Nevertheless, bitcoin tumbled about 11 percent to $51,073.48 Monday morning after climbing to a fresh all-time record above $58,000 on Sunday afternoon. The retreat followed a Saturday tweet from Musk in which he opined that the prices of bitcoin and Ether, the second-largest cryptocurrency by market value, “seem high” when comparing crypto assets to gold.
Still, some Tesla watchers were quick to note that Musk last May had also tweeted that Tesla’s stock was “too high imo,” and that the company’s shares have surged more than fivefold since.
Bitcoin had already been on a roll before Tesla’s investment as a growing number of institutional investors saw it as an attractive asset. But major companies such as Mastercard and BNY Mellon, the nation’s oldest bank, have recently joined Tesla in signaling support for cryptocurrency, suggesting that more widespread mainstream adoption may be on the horizon.
Musk’s Twitter posts have also helped push up bitcoin’s price. The digital currency’s market value topped $1 trillion for the first time Friday after the billionaire tech tycoon called it “a less dumb form of liquidity than cash.”
Ives said he expects fewer than 5 percent of public companies will join Tesla in investing their corporate cash in bitcoin until “more regulatory goal posts” are set up around the cryptocurrency market.
But he suggested that Tesla’s decision could still be a watershed moment for corporate America’s relationship to digital coins.
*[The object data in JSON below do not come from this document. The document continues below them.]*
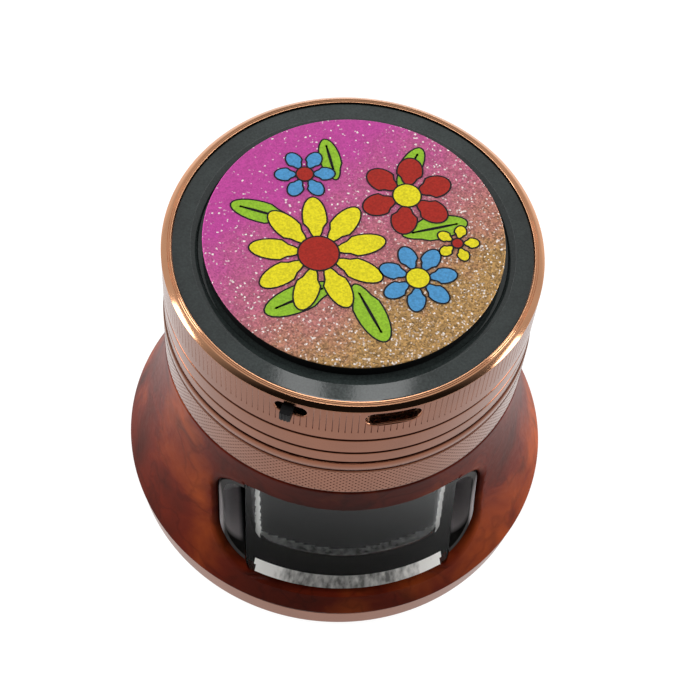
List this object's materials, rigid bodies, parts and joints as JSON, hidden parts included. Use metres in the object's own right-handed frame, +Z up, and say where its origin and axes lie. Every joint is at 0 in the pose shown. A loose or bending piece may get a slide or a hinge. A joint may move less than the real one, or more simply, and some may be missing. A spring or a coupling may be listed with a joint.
{
  "type": "hand grinder with lighted lid",
  "caption": "Round hand-turned herb grinder: toothed chamber, lighted lid with switch and charge port, flared wood-look base with a clear drawer and finger scoops.",
  "frame": {"origin": "centre of the underside, on the surface that the grinder stands on", "axes": "+Z up along the grinder's axis, -Y towards the drawer's front, +X to the right as seen from the front"},
  "size_m": [0.0786, 0.0784, 0.0681],
  "materials": {
    "rosewood_print": "glossy dark rosewood burl print",
    "rose_gold": "polished rose-gold plating",
    "inner_metal": "satin rose-gold plating",
    "tooth_metal": "machined rose-gold plating",
    "housing_grey": "satin dark warm grey",
    "clear_plastic": "clear polished acrylic",
    "black_plastic": "satin black",
    "plate_black": "fine matt texture",
    "foot_rubber": "matt rubber",
    "screw_steel": "bright zinc plating",
    "magnet_nickel": "bright nickel plating",
    "port_steel": "plain stainless",
    "glide_white": "waxy white low-friction plastic",
    "smoked_plastic": "satin smoked translucent plastic",
    "badge_print": "glossy glitter print",
    "board_green": "solder mask",
    "led_face": "yellow phosphor lens",
    "battery_foil": "matt aluminium foil pouch",
    "lead_red": "red insulation",
    "lead_black": "black insulation"
  },
  "bodies": {
    "base": {"horn_shell": "rosewood_print", "drawer_housing": "housing_grey", "thread_collar": "inner_metal", "base_ring": "rose_gold", "base_plate": "plate_black", "foot_pad": "foot_rubber", "base_screws": "screw_steel", "housing_magnet": "magnet_nickel"},
    "drawer": {"drawer": "clear_plastic", "drawer_magnet": "magnet_nickel"},
    "seal": {"chamber_seal": "foot_rubber"},
    "chamber": {"chamber_ring": "rose_gold", "tooth_plate": "rose_gold", "chamber_teeth": "tooth_metal", "chamber_magnet": "magnet_nickel"},
    "glide": {"glide_ring": "glide_white"},
    "lid": {"lid_shell": "rose_gold", "lid_post": "tooth_metal", "lid_teeth": "tooth_metal", "lid_magnet": "magnet_nickel", "light_cover": "smoked_plastic", "badge_carrier": "black_plastic", "badge_disc": "badge_print", "led_board": "board_green", "leds": "led_face", "battery": "battery_foil", "lead_red": "lead_red", "lead_black": "lead_black", "charge_port": "port_steel", "port_tongue": "black_plastic", "switch_body": "black_plastic", "board_screws": "screw_steel"},
    "switch": {"switch_knob": "black_plastic"}
  },
  "joints": [
    {"name": "drawer_slide", "type": "slide", "parent": "base", "child": "drawer", "axis": [0, -1, 0], "range_m": [0, 0.045]},
    {"name": "chamber_rise", "type": "slide", "parent": "base", "child": "seal", "axis": [0, 0, 1], "range_m": [0, 0.004]},
    {"name": "chamber_turn", "type": "hinge", "parent": "seal", "child": "chamber", "pos_m": [0, 0, 0.037], "axis": [0, 0, 1], "range_deg": [0, 720]},
    {"name": "lid_lift", "type": "slide", "parent": "chamber", "child": "glide", "axis": [0, 0, 1], "range_m": [0, 0.012]},
    {"name": "lid_turn", "type": "hinge", "parent": "glide", "child": "lid", "pos_m": [0, 0, 0.051], "axis": [0, 0, 1], "continuous": true},
    {"name": "switch_slide", "type": "slide", "parent": "lid", "child": "switch", "axis": [0.9285, -0.3714, 0], "range_m": [0, 0.0015]}
  ],
  "couplings": [
    {"joint": "chamber_rise", "follows": "chamber_turn", "m_per_rad": 0.00031831}
  ]
}
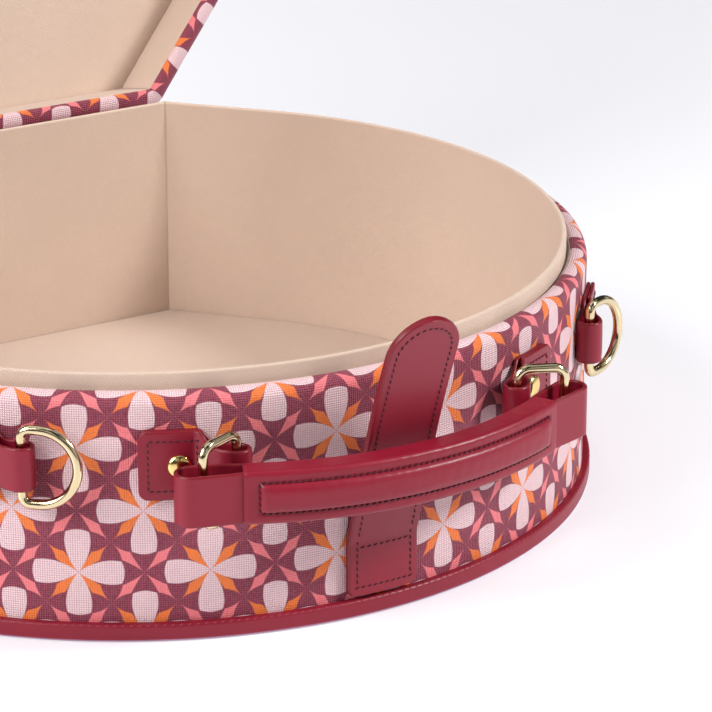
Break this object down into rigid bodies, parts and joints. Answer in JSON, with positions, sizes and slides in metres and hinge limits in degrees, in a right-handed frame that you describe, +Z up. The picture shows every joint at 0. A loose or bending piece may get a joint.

The Silicon Valley automaker has also said it plans to start accepting bitcoin as payment.
“While the Bitcoin investment is a side show for Tesla, it’s clearly been a good initial investment and a trend we expect could have a ripple impact for other public companies over the next 12 to 18 months,” Ives said in his Saturday note.
Tesla shares were down about 2.1 percent early trades on Monday at $764.76.